Matches the beginning of the string in op1 for the regular expression op1 (if op3 is not given, searches until the end of the bytes object). The regexp must have been compiled with the ~~NoSub attribute. Returns a 2-tuple with (1) a integer match-indicator corresponding to the one returned by ~~Find; and (2) a bytes iterator that pointing one beyond the last examined byte (i.e., right after the match if we had one, or right after the input data if not). Note: As the name implies, this a specialized version for parsing purposes, enabling optimizing for the case that we don’t need any subexpression capturing and must start the match right at the initial position. Internally, the implementation is only slightly optimized at the moment but it could be improved further at some point. Todo: The string variant is not yet implemented. The bytes implementation should be further optimized. .. todo: This string variant is not yet implemented.

target = regexp.match_token_advance op1 op2 [regexp::MatchTokenAdvanceString]
Target:tuple<*>
Operator 1:ref<match_token_state>
Operator 2:string

Performs matching previously initialized with ~~regexp.match_token_init`` on the string in op2. If op3 is not given, searches until the end of the bytes object. This method can be called multiple times with new data as long as no match has been found, and it will continue matching from the previous state as if all data would have been concatenated. Returns a 2-tuple with (1) a integer match- indicator corresponding to the one returned by ~~Find; and (2) a bytes iterator that pointing one beyond the last examined byte (i.e., right after the match if we had one, or right after the input data if not). The same match state must not be used again once this instructions has returned a match indicator >= zero. Note: As their name implies, the regexp.match_token_* family of instructions are specialized versiond for parsing purposes, enabling optimizing for the case that we don’t need any subexpression capturing and must start the match right at the initial position. Todo: The string variant is not yet implemented. .. todo: This string variant is not yet implemented.

target = regexp.match_token_init op1 [regexp::MatchTokenInit]
Target:ref<match_token_state>
Operator 1:ref<regexp>

Initializes incrementatal matching for the regexp op1. op1 will be considered implicitly anchored to the beginning of the data, and it must have been compiled with the ~~NoSub attribute. This instruction does not perform any matching itself, you use ~~regexp.match_token_advance for that. Note: As their name implies, the regexp.match_token_* family of instructions are specialized versiond for parsing purposes, enabling optimizing for the case that we don’t need any subexpression capturing and must start the match right at the initial position.

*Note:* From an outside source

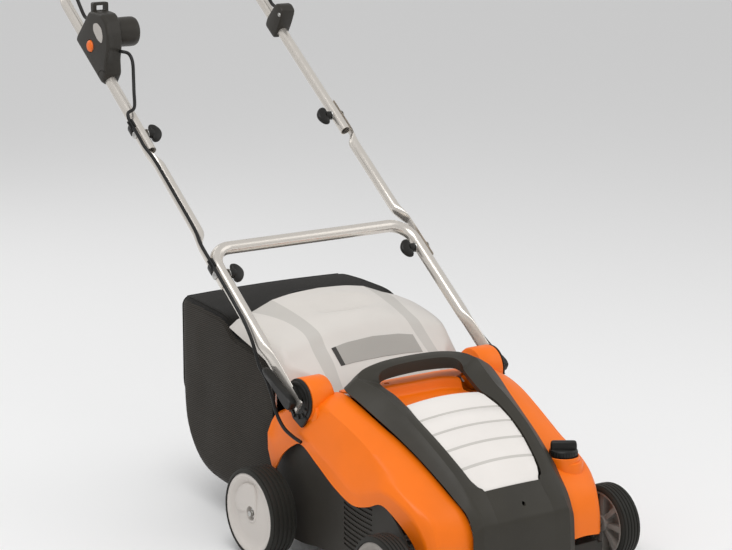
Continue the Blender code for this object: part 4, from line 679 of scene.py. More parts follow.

target = regexp.span op1 op2 [regexp::SpanString]
Target:tuple<*>
Operator 1:ref<regexp>
Operator 2:string

Scans either the string in op2 for the regular expression op1. Returns a 2-tuple with (1) a integer match-indicator corresponding to the one returned by ~~Find; and (2) the matching substring or a tuple of iterators locating the bytes which match, respectively; if there’s no match, the second element is either an empty string or a tuple with two bytes.end iterators, respectively. Throws PatternError if no pattern has been compiled yet. Todo: The string variant is not yet implemented. .. todo: This string variant is not yet implemented.